Boyacı also recalled that a petition campaign has recently been started through a website called, in English, “Do not touch Mor Gabriel” (www.morgabrieledokunma.com). So far, 7,282 politicians, academics and intellectuals have signed the petition to back Arameans in their case. “We have received the support of people from various circles and backgrounds. This makes us happy,” he said.
The campaign reads, “The Mor Gabriel Monastery is our inheritance from Aramean history. It has witnessed fraternal life as well as suffering for thousands of years. Blood, tears and pain burst out of the lands of Mesopotamia. We want these lands to be bedecked by flowers of peace. The Aramean people are not invaders. They should be allowed to live in their homeland without fear and under humane conditions. We have launched a signature campaign for the color of Arameans not to become extinct on these land, and we are expecting you to support us in our cause.”
Another member of Turkey’s Aramean community, Özcan Geçer, who researches Aramean culture, said he is hopeful that the Constitutional Court will “correct the mistake” of the Supreme Court of Appeals, but if not, Arameans will continue to seek their rights within the boundaries of the law through other channels, such as the ECtHR. Geçer also said the Aramean community is heartbroken by the court ruling, which says that Arameans are occupiers on the monastery land though the community existed in the region for thousands of years and has paid taxes on the land.

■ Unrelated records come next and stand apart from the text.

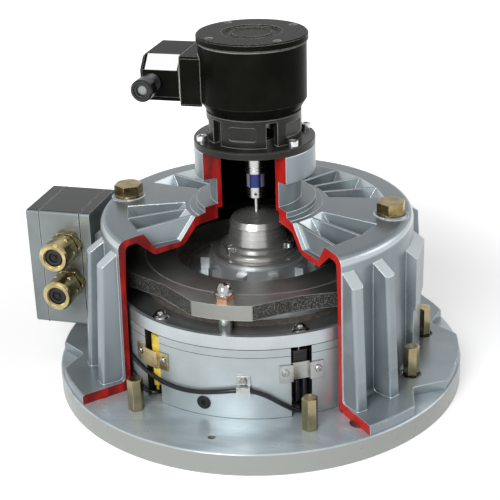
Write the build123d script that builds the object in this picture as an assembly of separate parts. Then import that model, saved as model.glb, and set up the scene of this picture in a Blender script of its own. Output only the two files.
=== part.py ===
from build123d import *
from math import cos, pi, radians, sin, sqrt, tan
import os

os.makedirs("parts", exist_ok=True)

# A spring applied disc brake on a round base flange, under a cast bell housing that carries an encoder.
# The housing is cut open by two upright planes. Millimetres, Z up, the origin on the axis at the underside.
# Angles are measured about the axis from the front, -Y, towards +X. The terminal box points along -X.

# Fits
turning_fit = 0.05       # radial, between a shaft and what it turns in
thread_fit = 0.05        # radial, between a screw and its hole
slip_fit = 0.3           # between pieces that are put together by hand
seal_fit = 0.2           # at each side of the ring seal in its groove
press_fit = 0.02         # radial, between pieces that don't turn on each other
lining_clearance = 0.2   # at each face of the friction disc
air_gap = 0.8            # below the armature plate

# Base flange
base_radius = 200
base_height = 22.2
base_bore_radius = 62
register_radius = 150
register_depth = 5
mount_edge = 25
mount_hole_radius = 9.25
mount_count = 4
jack_hole_radius = 3.6
jack_hole_depth = 17

# Housing
cut_left = -42.2
cut_right = 43.5
foot_ledge = 2
foot_height = 9.8
wall_clearance = 6
wall_thickness = 5.8
wall_draft = 2
shoulder_height = 127
roof_clearance = 42.6
roof_thickness = 6.1
corner_round = 9
neck_radius = 43.3
neck_bore_radius = 38
neck_foot_radius = 57.3
neck_rise = 12.9
collar_radius = 57.4
collar_height = 240
collar_depth = 26
pocket_groups = (18, 108)
pockets_in_group = 4
pocket_pitch = 15
pocket_ridge = 2.2
pocket_inner = 68
pocket_outer = 127
pocket_floor_inner = 86
pocket_floor_outer = 113
pocket_depth = 15.4
pocket_draft = 3
plug_circle = 130
boss_radius = 17
boss_rise = 2.9
plug_thread_radius = 10
plug_flats = 24.5
plug_rim_radius = 13.6
plug_head_height = 11.5
rib_angles = (46.4, 60, 120, 134)
rib_thickness = 12.5
rib_top = 160
rib_reach = 174
rib_top_reach = 166
notch_angle = 10
notch_depth = 21
pad_half_width = 25
pad_rise = 6.5
pad_top = 142.4
pad_low = 92
seal_circle = 151.5
seal_width = 3
seal_height = 2.2

# Long nuts on the foot
pillar_circle = 164
pillar_length = 31.8
pillar_flats = 13
pillar_stud_radius = 4
pillar_recess_radius = 9.8
pillar_sink = 2
pillar_hole_depth = 14
pillar_angles = (30, 75, 105, 150)

# Brake
brake_radius = 141
brake_bore_radius = 50
magnet_height = 62.4
pole_height = 7.6
inner_pole_radius = 82
outer_pole_radius = 108
coil_floor = 28
armature_thickness = 7.5
armature_bore_radius = 60
armature_rim = 4
armature_rim_height = 5
lining_thickness = 5.8
carrier_thickness = 5
lining_inner = 68
lining_outer = 110
counter_thickness = 14.5
counter_radius = 133
counter_bore_radius = 80
counter_groove_radius = 109.5
counter_notch = 119.5
counter_notch_angle = 32
counter_nose_angle = 12
stud_circle = 120
stud_radius = 5
sleeve_radius = 6.4
stud_count = 4
clamp_nut_flats = 15.6
clamp_nut_height = 5.6
clamp_head_radius = 8.2
clamp_dome_radius = 6.8
clamp_dome_height = 8.4
spring_circle = 71
spring_count = 6
spring_radius = 5.6
spring_wire = 1.1
spring_turns = 5
spring_pocket_radius = 7.4
spring_pocket_depth = 34
body_screw_circle = 128
body_screw_radius = 4
body_head_height = 8
stud_depth = 26
side_plug_angle = -6.9
side_plug_height = 35.6
side_plug_radius = 6.7
armature_bolt_circle = 124
armature_bolt_angle = 32
armature_bolt_radius = 3

# Switch windows in the brake's side
slot_angle = 30
slot_width = 19.6
slot_depth = 19
switch_offset = 1.9
switch_width = 9.2
switch_low = 46
switch_shoulder = 79
switch_top = 88
switch_inner = 129
limit_switch_width = 15
limit_switch_low = 61
limit_switch_top = 87
limit_switch_inner = 124
limit_switch_outer = 137
post_radius = 3.4
post_circle = 132.5
post_low = 33
post_top = 86
post_offset = 2.2
post_stem_radius = 1.5
thin_post_radius = 1.2
plunger_radius = 1.6
plunger_circle = 132.5
bracket_gap = 0.3
bracket_sheet = 1.2
bracket_low = 59
bracket_top = 76
bracket_half_angle = 8.4
bracket_fold_angle = 3.7
left_bracket_step = 2.2
right_bracket_step = -4
bracket_screw_radius = 1.5
bracket_screw_angle = 6.2
bracket_screw_height = 69
clip_screw_spot = (8.6, 62)
clip_width = 12.4
bracket_screw_head = 3.4

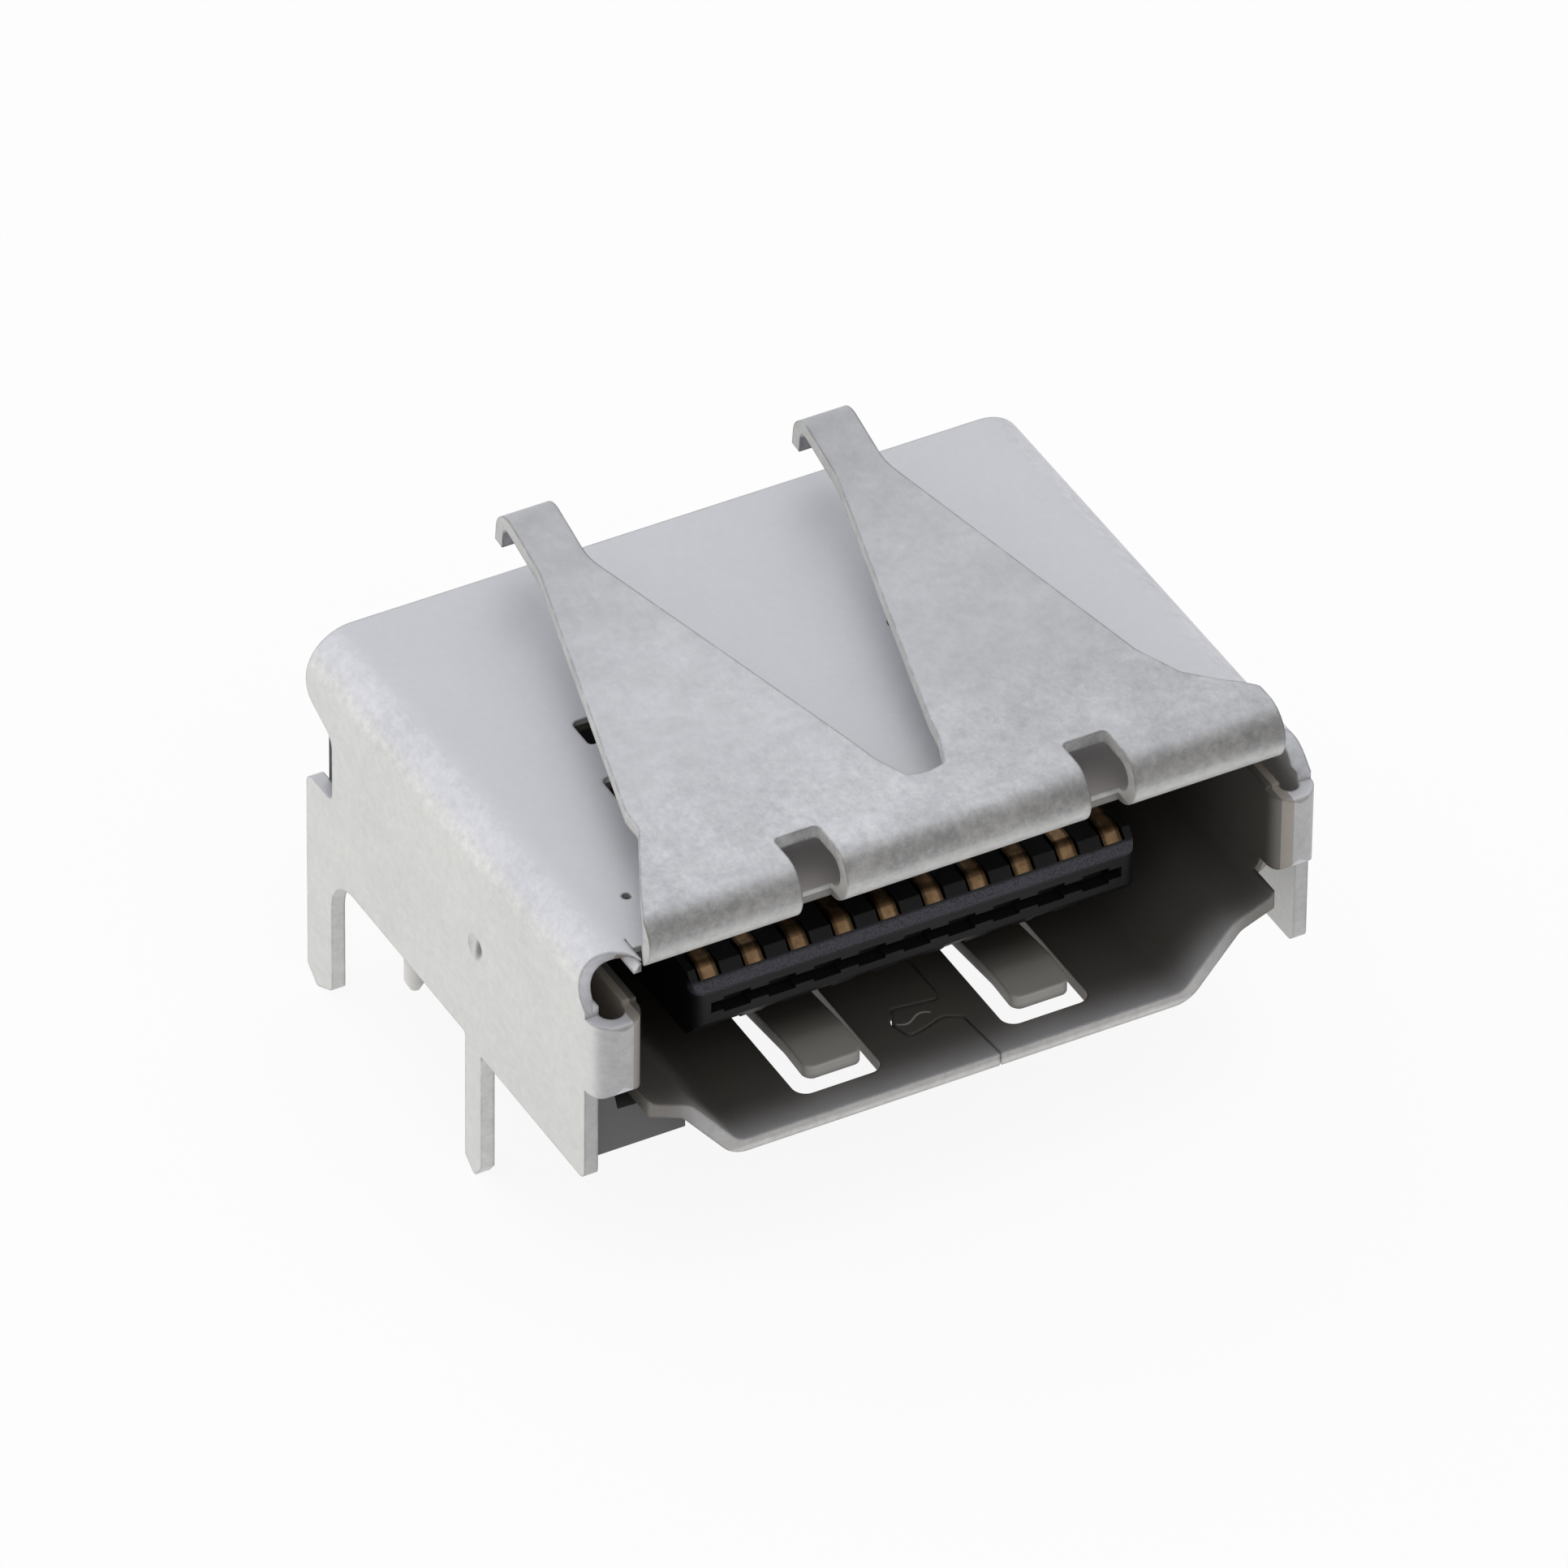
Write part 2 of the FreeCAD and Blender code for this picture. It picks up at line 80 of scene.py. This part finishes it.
class Finish:
    """One material, or the world, and the nodes that make it."""

    def __init__(self, name, holder=None):
        self.material = holder or bpy.data.materials.new(name)
        self.material.use_nodes = True
        self.tree = self.material.node_tree
        self.tree.nodes.clear()

    def node(self, kind, settings, inputs, out=0):
        """A node with its settings made first, then the value or the link of each socket."""
        made = self.tree.nodes.new(kind)
        for name, value in settings.items():
            setattr(made, name, value)
        for name, value in inputs.items():
            if isinstance(value, Signal):
                self.tree.links.new(value.socket, made.inputs[name])
            else:
                made.inputs[name].default_value = value
        return Signal(self, made.outputs[out])

    def coordinate(self, name):
        return self.node("ShaderNodeTexCoord", {}, {}, out=name)

    def part(self, vector, axis):
        return self.node("ShaderNodeSeparateXYZ", {}, {0: vector}, out=axis)

    def millimetres(self, stretch=(1, 1, 1)):
        """Object coordinates in millimetres, stretched along the axes."""
        scale = tuple(share / mm for share in stretch)
        return self.node("ShaderNodeMapping", {},
                         {"Vector": self.coordinate("Object"), "Scale": scale})

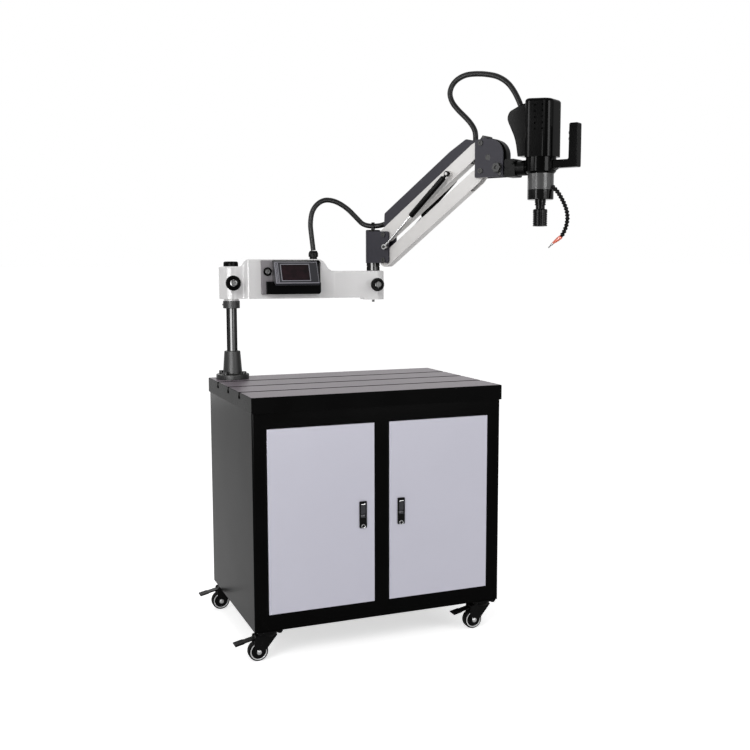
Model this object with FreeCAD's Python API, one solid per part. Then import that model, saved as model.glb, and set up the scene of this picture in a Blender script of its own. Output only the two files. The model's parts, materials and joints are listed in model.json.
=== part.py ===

Geçer also said the court decision against the monastery is actually a “covert message to Arameans living abroad not to return to Turkey.” “Arameans living abroad are now concerned that they will not be able to protect their properties or claim ownership of their lands if they come back to Turkey. The concern prevents them from returning to Turkey,” he said, and added that Arameans cannot make sense of a court decision that comes at a time when the government is urging them to return to Turkey.